— Start of Given information —

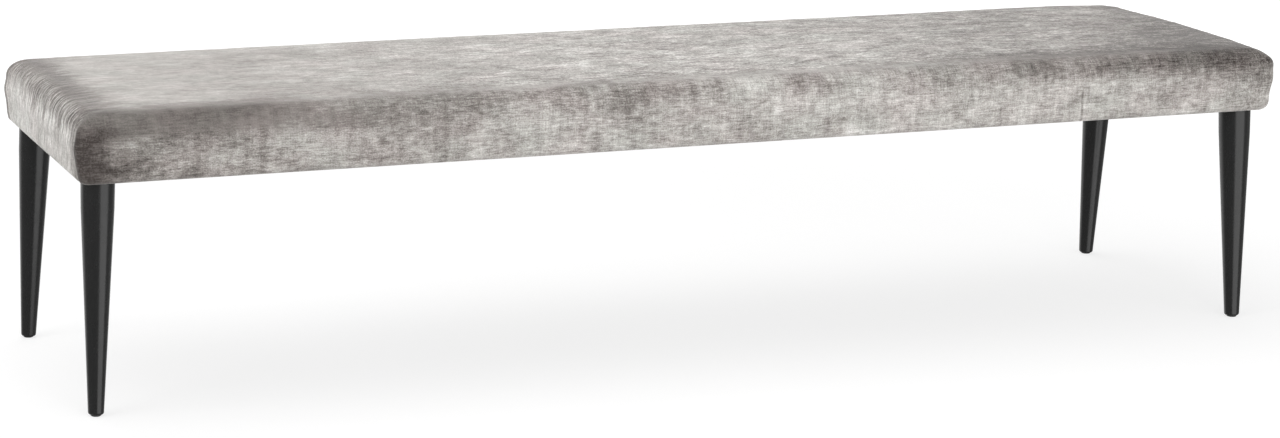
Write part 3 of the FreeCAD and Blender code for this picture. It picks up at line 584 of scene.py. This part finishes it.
class Form:
    """A rounded box of rings, closed by a grid on top: its points, faces and cloth places.

    The rings start at the form's lower edge, or, when it is closed inside too, at an inner grid,
    which is flat or follows the top's crown.
    """

    def __init__(self, profile, grid, inside=None, closeness=0.0):
        columns, rows, corner_steps = grid
        self.columns = columns + 2 * corner_steps
        self.rows = rows + 2 * corner_steps
        self.corner_steps = corner_steps
        self.closeness = closeness
        self.ring_size = 2 * (self.columns + self.rows)
        self.rings = len(profile)
        self.points = np.concatenate([self.ring(*point, columns, rows) for point in profile])
        # Each panel's first face round a ring and how many it has. The front and back panels reach
        # round the corners, to seams on the ends.
        past = corner_steps + SEAM_ROWS
        self.panels = [
            (-past, self.columns + 2 * past),
            (self.columns + past, self.rows - 2 * past),
            (self.columns + self.rows - past, self.columns + 2 * past),
            (2 * self.columns + self.rows + past, self.rows - 2 * past),
        ]
        self.faces = []
        for ring in range(self.rings - 1):
            base = ring * self.ring_size
            above = base + self.ring_size
            for at in range(self.ring_size):
                after = (at + 1) % self.ring_size
                self.faces.append((base + at, base + after, above + after, above + at))
        self.side_faces = len(self.faces)
        self.add_grid(self.rings - 1, crowned=True)
        if inside:
            self.add_grid(0, crowned=inside == "crowned", facing_in=True)

    def ring(self, inset, height, corner, columns, rows):
        """Points round a rounded rectangle, from the middle of its front left corner."""
        half_x = HALF_LENGTH - inset - corner
        half_y = HALF_DEPTH - inset - corner

        def arc(middle_x, middle_y, start, halves):
            """Points round a corner, a half or two of it. The angle is 0 where it faces the front."""
            steps = self.corner_steps
            angles = [start + math.pi / 4 * index / steps for index in range(halves * steps)]
            return [(middle_x + corner * math.sin(a), middle_y - corner * math.cos(a)) for a in angles]

        half = arc(-half_x, -half_y, -math.pi / 4, 1)
        half += [(half_x * place, -half_y - corner) for place in spread(columns, self.closeness)]
        half += arc(half_x, -half_y, 0, 2)
        half += [(half_x + corner, half_y * (2 * index / rows - 1)) for index in range(rows)]
        half += arc(half_x, half_y, math.pi / 2, 1)
        whole = half + [(-x, -y) for x, y in half]
        return np.array([(x, y, height) for x, y in whole])

    def add_grid(self, ring, crowned, facing_in=False):
        """Fills a ring with a grid that keeps the ring's own points on its edge."""
        columns, rows = self.columns, self.rows
        base = ring * self.ring_size
        edge = self.points[base : base + self.ring_size]
        front = edge[: columns + 1]
        right = edge[columns : columns + rows + 1]
        back = edge[columns + rows : 2 * columns + rows + 1][::-1]
        left = np.concatenate([edge[2 * columns + rows :], edge[:1]])[::-1]
        u = np.linspace(0, 1, columns + 1)[:, None, None]
        v = np.linspace(0, 1, rows + 1)[None, :, None]
        patch = (1 - v) * front[:, None] + v * back[:, None] + (1 - u) * left[None] + u * right[None]
        corners = (1 - u) * (1 - v) * front[0] + u * (1 - v) * front[-1]
        patch -= corners + (1 - u) * v * back[0] + u * v * back[-1]
        if crowned:
            reach = HALF_DEPTH - TOP_ROUND
            in_x = np.clip((END_EDGE - np.abs(patch[..., 0])) / reach, 0, 1)
            in_y = np.clip((reach - np.abs(patch[..., 1])) / reach, 0, 1)
            rise = (1 - (1 - in_x) ** CROWN_POWER) * (1 - (1 - in_y) ** CROWN_POWER)
            patch[..., 2] += CROWN_RISE * rise
        numbers = np.zeros((columns + 1, rows + 1), int)
        numbers[:, 0] = base + np.arange(columns + 1)
        numbers[-1, :] = base + columns + np.arange(rows + 1)
        numbers[:, -1] = base + columns + rows + np.arange(columns + 1)[::-1]
        numbers[0, :] = base + (2 * columns + rows + np.arange(rows + 1)[::-1]) % self.ring_size
        start = len(self.points)
        inner = patch[1:-1, 1:-1].reshape(-1, 3)
        numbers[1:-1, 1:-1] = start + np.arange(len(inner)).reshape(columns - 1, rows - 1)
        self.points = np.concatenate([self.points, inner])
        for i in range(columns):
            for j in range(rows):
                quad = (numbers[i, j], numbers[i + 1, j], numbers[i + 1, j + 1], numbers[i, j + 1])
                self.faces.append(quad[::-1] if facing_in else quad)

    def cloth_places(self):
        """For each face corner, its place on the flat cloth, in metres. The panels part at the seams."""
        rings = self.points[: self.rings * self.ring_size].reshape(self.rings, self.ring_size, 3)
        steps = np.linalg.norm(np.diff(rings, axis=0), axis=2)
        middle = self.columns // 2
        size = self.ring_size
        down = np.concatenate([np.cumsum(steps[::-1, middle])[::-1], [0]])
        along = np.linalg.norm(np.roll(rings, -1, axis=1) - rings, axis=2)
        runs = []
        for start, count in self.panels:
            run = along[:, np.arange(start, start + count) % size]
            place = np.concatenate([np.zeros((self.rings, 1)), np.cumsum(run, axis=1)], axis=1)
            runs.append(place - place[:, -1:] / 2)
        places = []
        for index, face in enumerate(self.faces):
            if index >= self.side_faces:
                places += [(self.points[v][0], self.points[v][1]) for v in face]
                continue
            number = self.panel(index)
            at = (index - self.panels[number][0]) % size
            for corner, vertex in enumerate(face):
                ring = vertex // size
                run = runs[number][ring, at + (1 if corner in (1, 2) else 0)]
                out = down[ring]
                if number == FRONT:
                    places.append((run, FRONT_EDGE - out))
                elif number == RIGHT_END:
                    places.append((END_EDGE + out, run))
                elif number == BACK:
                    places.append((-run, out - FRONT_EDGE))
                else:
                    places.append((-END_EDGE - out, -run))
        return places

    def panel(self, face):
        """Which side panel a face of the rings is on: FRONT, RIGHT_END, BACK or LEFT_END."""
        panels = enumerate(self.panels)
        size = self.ring_size
        return next(number for number, (start, count) in panels if (face - start) % size < count)

    def on_end_panel(self):
        """For each face, 1 on the two end panels and 0 elsewhere."""
        found = np.zeros(len(self.faces), np.float32)
        for face in range(self.side_faces):
            found[face] = self.panel(face) in (RIGHT_END, LEFT_END)
        return found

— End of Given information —

Job: Take the listing above and set it down exactly.

Solution:
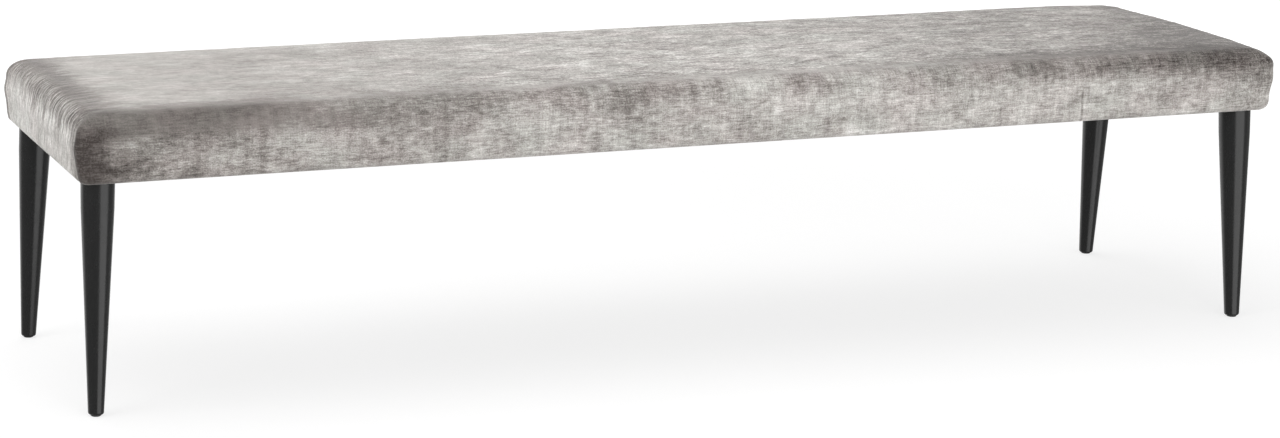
Write part 3 of the FreeCAD and Blender code for this picture. It picks up at line 584 of scene.py. This part finishes it.
class Form:
    """A rounded box of rings, closed by a grid on top: its points, faces and cloth places.

    The rings start at the form's lower edge, or, when it is closed inside too, at an inner grid,
    which is flat or follows the top's crown.
    """

    def __init__(self, profile, grid, inside=None, closeness=0.0):
        columns, rows, corner_steps = grid
        self.columns = columns + 2 * corner_steps
        self.rows = rows + 2 * corner_steps
        self.corner_steps = corner_steps
        self.closeness = closeness
        self.ring_size = 2 * (self.columns + self.rows)
        self.rings = len(profile)
        self.points = np.concatenate([self.ring(*point, columns, rows) for point in profile])
        # Each panel's first face round a ring and how many it has. The front and back panels reach
        # round the corners, to seams on the ends.
        past = corner_steps + SEAM_ROWS
        self.panels = [
            (-past, self.columns + 2 * past),
            (self.columns + past, self.rows - 2 * past),
            (self.columns + self.rows - past, self.columns + 2 * past),
            (2 * self.columns + self.rows + past, self.rows - 2 * past),
        ]
        self.faces = []
        for ring in range(self.rings - 1):
            base = ring * self.ring_size
            above = base + self.ring_size
            for at in range(self.ring_size):
                after = (at + 1) % self.ring_size
                self.faces.append((base + at, base + after, above + after, above + at))
        self.side_faces = len(self.faces)
        self.add_grid(self.rings - 1, crowned=True)
        if inside:
            self.add_grid(0, crowned=inside == "crowned", facing_in=True)

    def ring(self, inset, height, corner, columns, rows):
        """Points round a rounded rectangle, from the middle of its front left corner."""
        half_x = HALF_LENGTH - inset - corner
        half_y = HALF_DEPTH - inset - corner

        def arc(middle_x, middle_y, start, halves):
            """Points round a corner, a half or two of it. The angle is 0 where it faces the front."""
            steps = self.corner_steps
            angles = [start + math.pi / 4 * index / steps for index in range(halves * steps)]
            return [(middle_x + corner * math.sin(a), middle_y - corner * math.cos(a)) for a in angles]

        half = arc(-half_x, -half_y, -math.pi / 4, 1)
        half += [(half_x * place, -half_y - corner) for place in spread(columns, self.closeness)]
        half += arc(half_x, -half_y, 0, 2)
        half += [(half_x + corner, half_y * (2 * index / rows - 1)) for index in range(rows)]
        half += arc(half_x, half_y, math.pi / 2, 1)
        whole = half + [(-x, -y) for x, y in half]
        return np.array([(x, y, height) for x, y in whole])

    def add_grid(self, ring, crowned, facing_in=False):
        """Fills a ring with a grid that keeps the ring's own points on its edge."""
        columns, rows = self.columns, self.rows
        base = ring * self.ring_size
        edge = self.points[base : base + self.ring_size]
        front = edge[: columns + 1]
        right = edge[columns : columns + rows + 1]
        back = edge[columns + rows : 2 * columns + rows + 1][::-1]
        left = np.concatenate([edge[2 * columns + rows :], edge[:1]])[::-1]
        u = np.linspace(0, 1, columns + 1)[:, None, None]
        v = np.linspace(0, 1, rows + 1)[None, :, None]
        patch = (1 - v) * front[:, None] + v * back[:, None] + (1 - u) * left[None] + u * right[None]
        corners = (1 - u) * (1 - v) * front[0] + u * (1 - v) * front[-1]
        patch -= corners + (1 - u) * v * back[0] + u * v * back[-1]
        if crowned:
            reach = HALF_DEPTH - TOP_ROUND
            in_x = np.clip((END_EDGE - np.abs(patch[..., 0])) / reach, 0, 1)
            in_y = np.clip((reach - np.abs(patch[..., 1])) / reach, 0, 1)
            rise = (1 - (1 - in_x) ** CROWN_POWER) * (1 - (1 - in_y) ** CROWN_POWER)
            patch[..., 2] += CROWN_RISE * rise
        numbers = np.zeros((columns + 1, rows + 1), int)
        numbers[:, 0] = base + np.arange(columns + 1)
        numbers[-1, :] = base + columns + np.arange(rows + 1)
        numbers[:, -1] = base + columns + rows + np.arange(columns + 1)[::-1]
        numbers[0, :] = base + (2 * columns + rows + np.arange(rows + 1)[::-1]) % self.ring_size
        start = len(self.points)
        inner = patch[1:-1, 1:-1].reshape(-1, 3)
        numbers[1:-1, 1:-1] = start + np.arange(len(inner)).reshape(columns - 1, rows - 1)
        self.points = np.concatenate([self.points, inner])
        for i in range(columns):
            for j in range(rows):
                quad = (numbers[i, j], numbers[i + 1, j], numbers[i + 1, j + 1], numbers[i, j + 1])
                self.faces.append(quad[::-1] if facing_in else quad)

    def cloth_places(self):
        """For each face corner, its place on the flat cloth, in metres. The panels part at the seams."""
        rings = self.points[: self.rings * self.ring_size].reshape(self.rings, self.ring_size, 3)
        steps = np.linalg.norm(np.diff(rings, axis=0), axis=2)
        middle = self.columns // 2
        size = self.ring_size
        down = np.concatenate([np.cumsum(steps[::-1, middle])[::-1], [0]])
        along = np.linalg.norm(np.roll(rings, -1, axis=1) - rings, axis=2)
        runs = []
        for start, count in self.panels:
            run = along[:, np.arange(start, start + count) % size]
            place = np.concatenate([np.zeros((self.rings, 1)), np.cumsum(run, axis=1)], axis=1)
            runs.append(place - place[:, -1:] / 2)
        places = []
        for index, face in enumerate(self.faces):
            if index >= self.side_faces:
                places += [(self.points[v][0], self.points[v][1]) for v in face]
                continue
            number = self.panel(index)
            at = (index - self.panels[number][0]) % size
            for corner, vertex in enumerate(face):
                ring = vertex // size
                run = runs[number][ring, at + (1 if corner in (1, 2) else 0)]
                out = down[ring]
                if number == FRONT:
                    places.append((run, FRONT_EDGE - out))
                elif number == RIGHT_END:
                    places.append((END_EDGE + out, run))
                elif number == BACK:
                    places.append((-run, out - FRONT_EDGE))
                else:
                    places.append((-END_EDGE - out, -run))
        return places

    def panel(self, face):
        """Which side panel a face of the rings is on: FRONT, RIGHT_END, BACK or LEFT_END."""
        panels = enumerate(self.panels)
        size = self.ring_size
        return next(number for number, (start, count) in panels if (face - start) % size < count)

    def on_end_panel(self):
        """For each face, 1 on the two end panels and 0 elsewhere."""
        found = np.zeros(len(self.faces), np.float32)
        for face in range(self.side_faces):
            found[face] = self.panel(face) in (RIGHT_END, LEFT_END)
        return found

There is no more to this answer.